John Mitchell, the editor of the city’s African American newspaper in 1890 when the monument to the Confederate general was erected, would have sympathized with the sentiment of the graffiti, if not the language. He believed that the monument symbolized “a legacy of treason and blood” and the myth of the “Lost Cause,” which claimed that the Southern rebellion was just.
Mitchell was surely right. In 2016 and 2017, I served on a city commission in Charlottesville, Virginia, that researched the history and meaning of our own statue of Lee and made recommendations to the city council about its fate. In our report, we concluded that the statue “embodied the Lost Cause interpretation of the Civil War, which romanticized the Confederate past and suppressed the horrors of slavery and slavery’s role as the fundamental cause of the war, while affirming the enduring role of white supremacy.” Most contemporary historians agree. On June 4, Governor Ralph Northam announced that he would order the statue in Richmond to be removed and placed in storage.

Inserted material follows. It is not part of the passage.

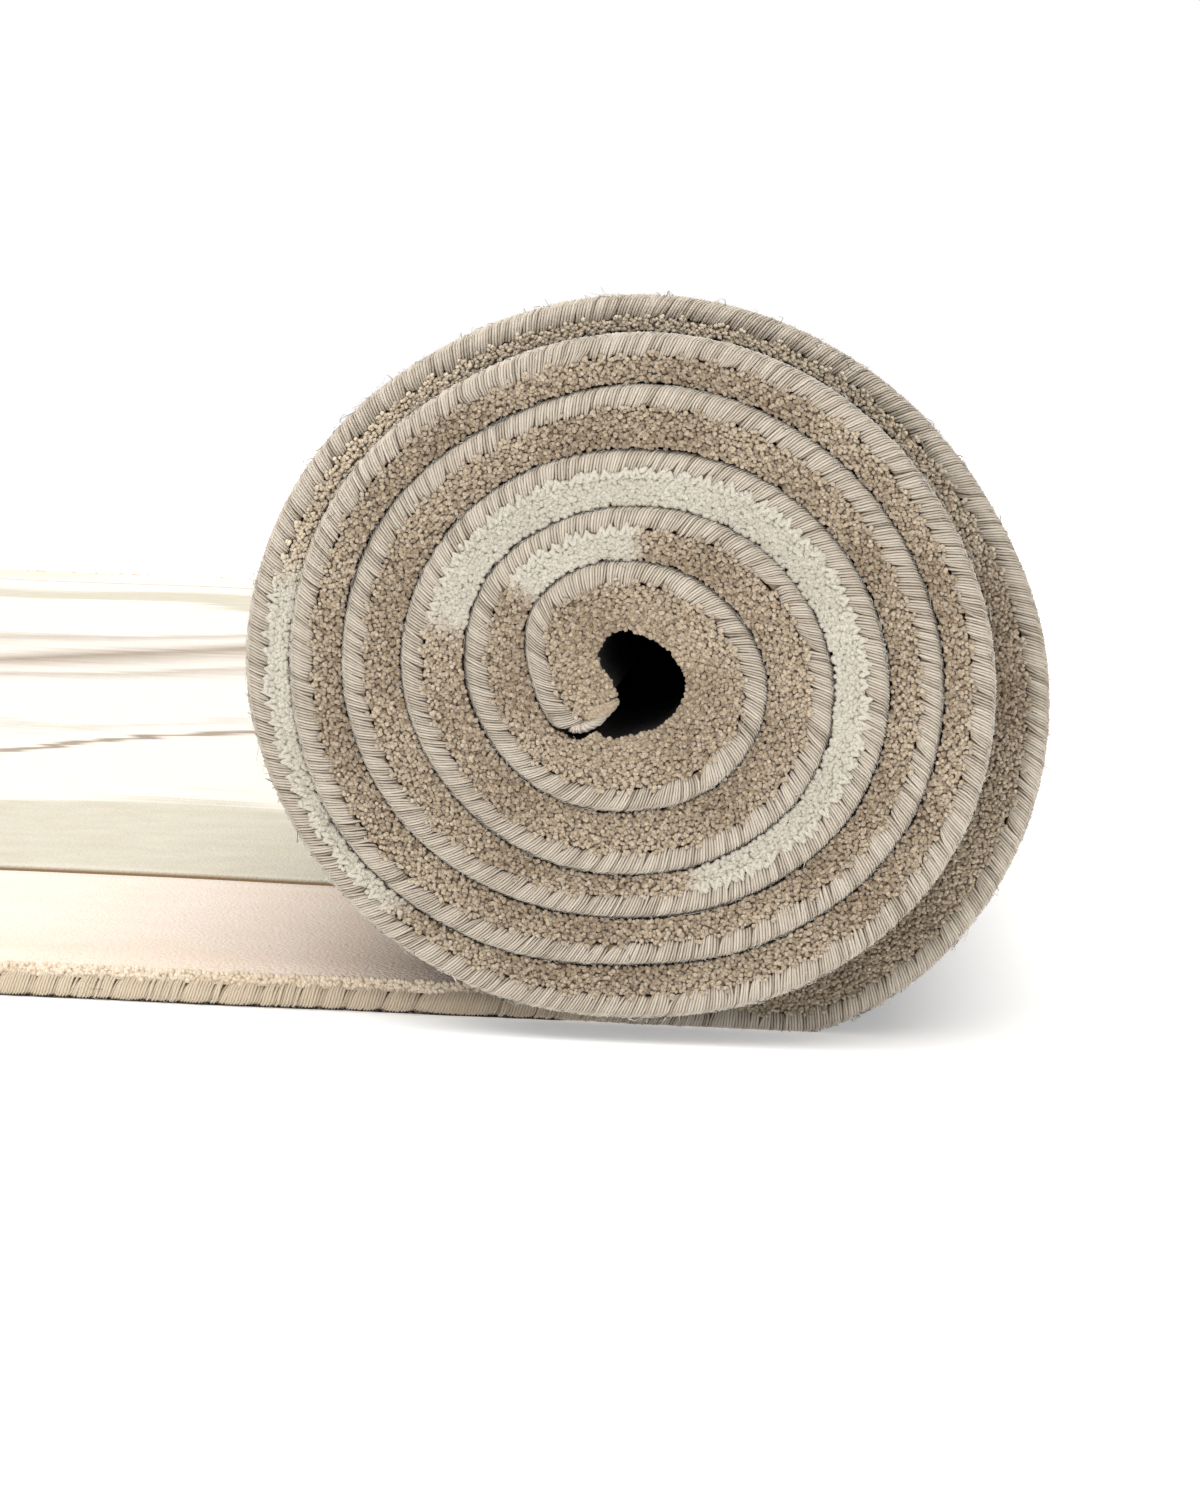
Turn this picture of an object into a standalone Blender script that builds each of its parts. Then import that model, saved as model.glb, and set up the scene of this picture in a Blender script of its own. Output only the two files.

Murphy’s photo suggests that the police murder of George Floyd and the protests that it sparked are, in the deepest sense, continuations of the Civil War. The fundamental issues are the same. Will the nation recognize the full humanity and citizenship of African Americans? Will the promise of democracy become real for all?
John Edwin Mason teaches African history and the history of photography at the University of Virginia. He is writing a book about Gordon Parks, the African American photographer, writer, and filmmaker.